Research reports for the first time a pathway that begins in the gut and ends with a potent pro-inflammatory toxin in brain cells contributing to the development of Alzheimer’s disease (AD). Results are published in Frontiers in Neurology, where the researchers also report a simple way to counter the process.
The researchers, led by Drs Yuhai Zhao and Walter J Lukiw, found evidence that a molecule containing a very potent microbial-generated neurotoxin (lipopolysaccharide or LPS) derived from the Gram-negative bacteria Bacteroides fragilis in the human gastrointestinal (GI) tract generates a neurotoxin known as BF-LPS.
“LPSs in general are probably the most potent microbial-derived pro-inflammatory neurotoxic glycolipids known,” explained Dr Lukiw. “Many laboratories, including our own, have detected different forms of LPS within neurons of the Alzheimer’s disease-affected human brain.”
The researchers detailed the pathway of BF-LPS from the gut to the brain and its mechanisms of action once there. BF-LPS leaks out of the GI tract, crosses the blood brain barrier via the circulatory system, and accesses brain compartments. Then it increases inflammation in brain cells and inhibits neuron-specific neurofilament light (NF-L,) a protein that supports cell integrity. A deficit of this protein leads to progressive neuronal cell atrophy, and ultimately cell death, as is observed in AD-affected neurons. They also report that adequate intake of dietary fibber can head off the process.

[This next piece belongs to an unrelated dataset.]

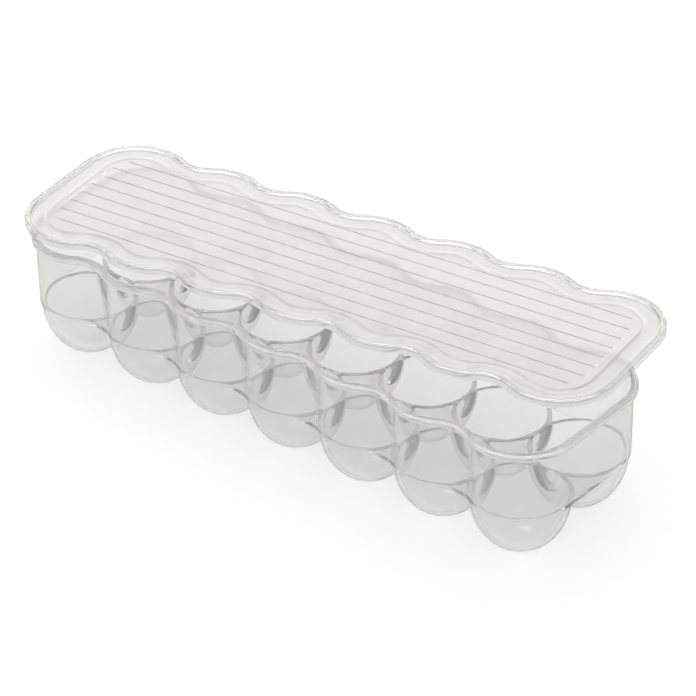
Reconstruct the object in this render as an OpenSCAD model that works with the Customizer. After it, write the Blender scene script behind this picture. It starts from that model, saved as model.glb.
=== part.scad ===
// Egg keeper: a clear tray of round-bottomed cups in two rows, with a loose scalloped lid
// that lies askew across it. All lengths are in millimetres.
// The origin is under the middle cup of the front row, on the surface the tray stands on.
// +X runs along the rows, +Y from the front row to the back row, +Z up.

/* [Cups] */
// Number of cups in each of the two rows
columns = 7; // [3:1:9]
// Diameter of a cup's mouth where it opens through the deck
mouth_d = 50.4; // [44:0.2:58]
// Width of the deck's bridge between two neighbouring mouths of a row
bridge_w = 1.6; // [1:0.1:8]
// Width of the deck's bridge between a front mouth and the back mouth behind it
row_bridge_w = 1.1; // [1:0.1:8]
// Thickness of a cup's side just under the deck
cup_wall = 2.6; // [1.6:0.1:3.2]
// Thickness of a cup's floor
cup_floor = 2.2; // [1.2:0.1:4]
// Height of the deck's top above the table
deck_h = 34.4; // [26:0.2:44]
// Diameter of the flat foot that each cup stands on
foot_d = 12; // [6:1:20]
// Fullness of a cup's profile: 2 is an ellipse, and more is squarer
fullness = 2.14; // [1.8:0.02:2.8]

/* [Tray] */
// Height of the rim's top above the table
tray_h = 77; // [60:0.5:95]
// Thickness of the deck between the cups
deck_t = 2; // [1.2:0.1:4]
// Width of the ledge between a cup's mouth and the side wall
ledge_w = 1.8; // [0.8:0.1:4]
// Thickness of the side wall
wall_t = 1.8; // [1.2:0.1:2.8]
// Width of the flat rim, from the side wall's inner face outwards
rim_w = 4.3; // [3.6:0.1:8]
// Thickness of the flat rim
rim_t = 1.6; // [1:0.1:3]
// Thickness of the lip that turns down from the rim's edge
lip_t = 1.3; // [0.8:0.1:1.6]
// Height of that lip, from the rim's top to its lower edge
lip_h = 3.8; // [2.6:0.1:8]
// Radius of the hollow between two bumps of the outline, at the rim's edge
hollow_r = 21.9; // [16:0.1:30]

/* [Lid] */
// Gap between the rim's edge and the inside of the lid's skirt
skirt_gap = 0.5; // [0.3:0.05:1.5]
// Thickness of the lid's skirt
skirt_t = 1.5; // [1:0.1:2.5]
// Height of the lid, from the skirt's lower edge to the border's top
lid_h = 5.3; // [4.8:0.1:9]
// Thickness of the lid's sheet in its border and shelf
lid_sheet = 1.6; // [1:0.1:1.8]
// How far the skirt reaches below the shelf, and so below the rim on the closed keeper
skirt_reach = 1.5; // [1:0.1:1.6]
// Width of the raised border round the lid's edge
border_w = 4.6; // [4:0.1:6]
// Width of the sunken shelf between the border and the middle panel
shelf_w = 7.7; // [5:0.1:10]
// Thickness of the middle panel, which stands this high on the shelf
panel_t = 1; // [0.8:0.1:2]
// How far the panel laps over the shelf's inner edge
panel_lap = 1.2; // [0.8:0.1:3]

/* [Ribs on the lid] */
// Number of fine lengthwise ribs on the panel
rib_count = 8; // [2:1:8]
// Distance between neighbouring ribs
rib_pitch = 10.5; // [6:0.1:10.8]
// Width of a rib
rib_w = 0.9; // [0.5:0.1:2]
// Height of a rib above the panel
rib_h = 0.5; // [0.3:0.1:1]
// Distance between a rib's end and the panel's edge
rib_margin = 5; // [2:0.1:6]

/* [Place of the lid] */
// Shift of the lid's centre along the rows, from the tray's centre
lid_shift_x = -14.1; // [-20:0.1:20]
// Shift of the lid's centre towards the back, from the tray's centre
lid_shift_y = 28.1; // [0:0.1:32]
// Turn of the lid about the vertical, in degrees
lid_turn = 7.7; // [0:0.1:12]
// Clearance under the lid's skirt where it lies across the rim
lid_rest_gap = 0.3; // [0.1:0.05:1]

/* [Hidden] */
$fn = 96;
rows = ["front", "back"];
profile_steps = 9;
arc_step = 7.5;

// The cups stand as close as their mouths and the bridges between them allow
cup_pitch = mouth_d + bridge_w;
row_pitch = mouth_d + row_bridge_w;

// Radii about a cup's centre; each outline of the keeper is the same wave at its own radius
mouth_r = mouth_d / 2;
cup_r = mouth_r + cup_wall;
wall_in_r = mouth_r + ledge_w;
wall_out_r = wall_in_r + wall_t;
rim_r = wall_in_r + rim_w;
lid_r = rim_r + skirt_gap + skirt_t;
border_in_r = lid_r - border_w;
panel_r = border_in_r - shelf_w;

// Every hollow is drawn about a centre this far from the two bumps beside it
wave_reach = rim_r + hollow_r;
hollow_y = sqrt(pow(wave_reach, 2) - pow(cup_pitch / 2, 2));
wave_angle = asin(cup_pitch / 2 / wave_reach);

deck_z = deck_h - deck_t;
rim_z = tray_h - rim_t;
shelf_top = skirt_reach + lid_sheet;
border_z = lid_h - lid_sheet;
panel_top = shelf_top + panel_t;

function cup_x(col) = (col - (columns + 1) / 2) * cup_pitch;
function cup_y(row) = (row - 0.5) * row_pitch;
function cup_name(row, col) = str("cup_", rows[row], "_", col);
last_x = cup_x(columns);

cup_names = [for (row = [0, 1], col = [1 : columns]) cup_name(row, col)];
tray_names = ["deck", "wall_front", "wall_back", "wall_left", "wall_right",
    "rim_front", "rim_back", "rim_left", "rim_right"];
lid_names = ["lid_skirt", "lid_border", "lid_shelf", "lid_panel", "lid_ribs"];

tray_colour = [0.84, 0.85, 0.86];
lid_colour = [0.88, 0.88, 0.87];

// The tray's own frame has its centre between the rows; this puts it in the keeper's frame
module on_tray() {
    translate([0, row_pitch / 2, 0]) children();
}

// The lid's own frame has its centre above the tray's, at the skirt's lower edge
module on_lid() {
    on_tray()
        translate([lid_shift_x, lid_shift_y, tray_h + lid_rest_gap])
            rotate([0, 0, lid_turn])
                children();
}

// Points along an arc, from one angle to another
function arc(centre, r, from, to, steps) =
    [for (k = [0 : steps])
        let (t = from + (to - from) * k / steps)
        centre + r * [cos(t), sin(t)]];

// The bump round one cup of the front row; the corner cups' bumps run on to the straight ends
function bump(col, r) =
    let (from = col == 1 ? 180 : 270 - wave_angle, to = col == columns ? 360 : 270 + wave_angle)
    arc([cup_x(col), cup_y(0)], r, from, to, round((to - from) / arc_step));

// The hollow between a cup of the front row and the next, without the ends it shares with them
function hollow(col, r) =
    let (
        centre = [cup_x(col) + cup_pitch / 2, cup_y(0) - hollow_y],
        steps = round(2 * wave_angle / arc_step),
        points = arc(centre, wave_reach - r, 90 + wave_angle, 90 - wave_angle, steps)
    )
    [for (k = [1 : steps - 1]) points[k]];

// One wave round all the cups at radius r: the front half, then the same turned half round
module outline(r) {
    half = [for (col = [1 : columns])
        each concat(bump(col, r), col < columns ? hollow(col, r) : [])];
    polygon(concat(half, -half));
}

// A band between two waves, of radius outer and inner, from height z, h high
module band(outer, inner, z, h) {
    translate([0, 0, z])
        linear_extrude(h)
            difference() {
                outline(outer);
                outline(inner);
            }
}

// Half profile of a bowl with mouth radius r and height h that starts flat at radius flat_r
function bowl_profile(r, h, flat_r) =
    let (start = asin(pow(flat_r / r, fullness / 2)), low = 1 - pow(cos(start), 2 / fullness))
    [for (k = [0 : profile_steps])
        let (t = start + (90 - start) * k / profile_steps, rise = 1 - pow(cos(t), 2 / fullness))
        [r * pow(sin(t), 2 / fullness), h * (rise - low) / (1 - low)]];

module bowl(r, h, flat_r) {
    rotate_extrude() polygon(concat([[0, 0]], bowl_profile(r, h, flat_r), [[0, h]]));
}

// A cup ends at the planes half way to its neighbours, and goes up to the deck's underside
module cup(row, col) {
    side = 2 * row - 1;
    left = col == 1 ? cup_r : cup_pitch / 2;
    right = col == columns ? cup_r : cup_pitch / 2;
    low_y = row == 0 ? -cup_r : -row_pitch / 2;
    color(tray_colour)
        on_tray()
            translate([cup_x(col), cup_y(row), 0])
                intersection() {
                    difference() {
                        bowl(cup_r, deck_h, foot_d / 2);
                        translate([0, 0, cup_floor]) bowl(mouth_r, deck_h - cup_floor, foot_d / 2);
                    }
                    translate([-left, low_y, 0])
                        cube([left + right, row_pitch / 2 + cup_r, deck_z]);
                }
}

module deck() {
    color(tray_colour)
        on_tray()
            translate([0, 0, deck_z])
                linear_extrude(deck_t)
                    difference() {
                        outline(wall_out_r);
                        for (col = [1 : columns], row = [0, 1])
                            translate([cup_x(col), cup_y(row)]) circle(mouth_r);
                    }
}

// Keeps the long side of what it is given, past the centres of one row's cups
module long_side(side) {
    reach = last_x + rim_r;
    intersection() {
        children();
        translate([-reach, side > 0 ? row_pitch / 2 : -row_pitch / 2 - rim_r, 0])
            cube([2 * reach, rim_r, tray_h]);
    }
}

module wall_long(side) {
    color(tray_colour)
        on_tray()
            long_side(side)
                band(wall_out_r, wall_in_r, deck_h, rim_z - deck_h);
}

// The ends are straight between the two corner cups
module wall_end(side) {
    color(tray_colour)
        on_tray()
            translate([side * (last_x + wall_in_r + wall_t / 2), 0, (deck_h + rim_z) / 2])
                cube([wall_t, row_pitch, rim_z - deck_h], center = true);
}

module rim_long(side) {
    color(tray_colour)
        on_tray()
            long_side(side) {
                union() {
                    band(rim_r, wall_in_r, rim_z, rim_t);
                    band(rim_r, rim_r - lip_t, tray_h - lip_h, lip_h);
                }
            }
}

module rim_end(side) {
    color(tray_colour)
        on_tray()
            union() {
                translate([side * (last_x + wall_in_r + rim_w / 2), 0, rim_z + rim_t / 2])
                    cube([rim_w, row_pitch, rim_t], center = true);
                translate([side * (last_x + rim_r - lip_t / 2), 0, tray_h - lip_h / 2])
                    cube([lip_t, row_pitch, lip_h], center = true);
            }
}

// The skirt hangs round the rim when the keeper is closed
module lid_skirt() {
    color(lid_colour) on_lid() band(lid_r, lid_r - skirt_t, 0, border_z);
}

// The raised border: a flat top on the skirt, and a short inner wall down to the shelf
module lid_border() {
    color(lid_colour)
        on_lid() {
            band(lid_r, border_in_r, border_z, lid_sheet);
            band(border_in_r + lid_sheet, border_in_r, shelf_top, border_z - shelf_top);
        }
}

// The sunken shelf lies on the tray's rim when the keeper is closed
module lid_shelf() {
    color(lid_colour)
        on_lid() band(border_in_r + lid_sheet, panel_r - panel_lap, skirt_reach, lid_sheet);
}

module lid_panel() {
    color(lid_colour)
        on_lid()
            translate([0, 0, shelf_top])
                linear_extrude(panel_t) outline(panel_r);
}

// Each rib ends at one margin from the panel's edge, which is round at the corners
function rib_reach(y) =
    let (r = panel_r - rib_margin, past = max(0, abs(y) - row_pitch / 2))
    last_x + sqrt(pow(r, 2) - pow(past, 2));

module lid_ribs() {
    color(lid_colour)
        on_lid()
            for (k = [1 : rib_count]) {
                y = (k - (rib_count + 1) / 2) * rib_pitch;
                reach = rib_reach(y);
                translate([-reach, y - rib_w / 2, panel_top]) cube([2 * reach, rib_w, rib_h]);
            }
}

for (row = [0, 1], col = [1 : columns])
    cup(row, col);
deck();
wall_long(-1);  // wall_front
wall_long(1);  // wall_back
wall_end(-1);  // wall_left
wall_end(1);  // wall_right
rim_long(-1);  // rim_front
rim_long(1);  // rim_back
rim_end(-1);  // rim_left
rim_end(1);  // rim_right
lid_skirt();
lid_border();
lid_shelf();
lid_panel();
lid_ribs();
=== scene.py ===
# %% [markdown]
# # A clear egg keeper with a loose lid
# The real object is two injection mouldings in clear styrene plastic: a tray with two rows of
# round-bottomed cups, and a wavy lid that lies askew across it. The construction model splits each
# moulding into regions, but clear plastic shows every seam, so this script makes each moulding
# again as one closed skin, worked out with numpy at the construction model's sizes.

# %% Load the construction model
import bpy
import numpy as np
from mathutils import Matrix, Vector


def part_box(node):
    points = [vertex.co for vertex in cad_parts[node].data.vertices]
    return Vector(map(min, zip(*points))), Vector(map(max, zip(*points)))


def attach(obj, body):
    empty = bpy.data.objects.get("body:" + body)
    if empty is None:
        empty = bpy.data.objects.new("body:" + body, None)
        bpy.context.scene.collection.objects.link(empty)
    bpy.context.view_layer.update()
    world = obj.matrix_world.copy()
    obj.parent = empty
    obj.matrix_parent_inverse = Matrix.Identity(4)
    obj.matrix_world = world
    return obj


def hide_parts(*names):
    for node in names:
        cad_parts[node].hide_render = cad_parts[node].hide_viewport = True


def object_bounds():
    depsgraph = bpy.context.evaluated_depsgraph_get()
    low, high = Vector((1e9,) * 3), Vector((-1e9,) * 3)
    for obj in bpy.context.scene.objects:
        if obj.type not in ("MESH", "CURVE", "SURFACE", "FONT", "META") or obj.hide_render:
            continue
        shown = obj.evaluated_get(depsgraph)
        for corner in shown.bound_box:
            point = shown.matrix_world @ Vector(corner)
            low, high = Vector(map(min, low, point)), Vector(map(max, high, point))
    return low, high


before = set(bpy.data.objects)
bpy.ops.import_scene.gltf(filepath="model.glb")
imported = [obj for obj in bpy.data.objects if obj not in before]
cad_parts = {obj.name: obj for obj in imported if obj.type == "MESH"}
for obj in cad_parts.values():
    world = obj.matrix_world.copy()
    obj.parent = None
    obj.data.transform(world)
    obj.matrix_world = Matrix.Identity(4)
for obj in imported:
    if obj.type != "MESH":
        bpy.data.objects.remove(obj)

CAD_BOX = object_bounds()
MM = 0.001
print("construction model, metres:", CAD_BOX)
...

The novel features of this newly described pathological pathway are threefold. The AD-stimulating pathway begins in the gut microbiome and therefore is very “locally sourced” and active throughout our lives. The highly potent neurotoxin BF-LPS is a natural by-product of gut-based microbial metabolism. Bacteroides fragilis abundance in the microbiome, which is the source of the neurotoxin BF-LPS, can be regulated by dietary fiber intake.
“Put another way, dietary-based approaches to balance the microorganisms in the microbiome may be an attractive means to modify the abundance, speciation, and complexity of enterotoxigenic forms of AD-relevant microbes and their potential for the pathological discharge of highly neurotoxic microbial-derived secretions that include BF-LPS and other forms of LPS,” Dr Lukiw explained.
The researchers conclude that an improved understanding of the interaction between the Gut–Brain axis and the gut microbiome and Alzheimer’s disease has considerable potential to lead to new diagnostic and therapeutic strategies in the clinical management of Alzheimer’s disease and other lethal, progressive, and age-related neurodegenerative disorders.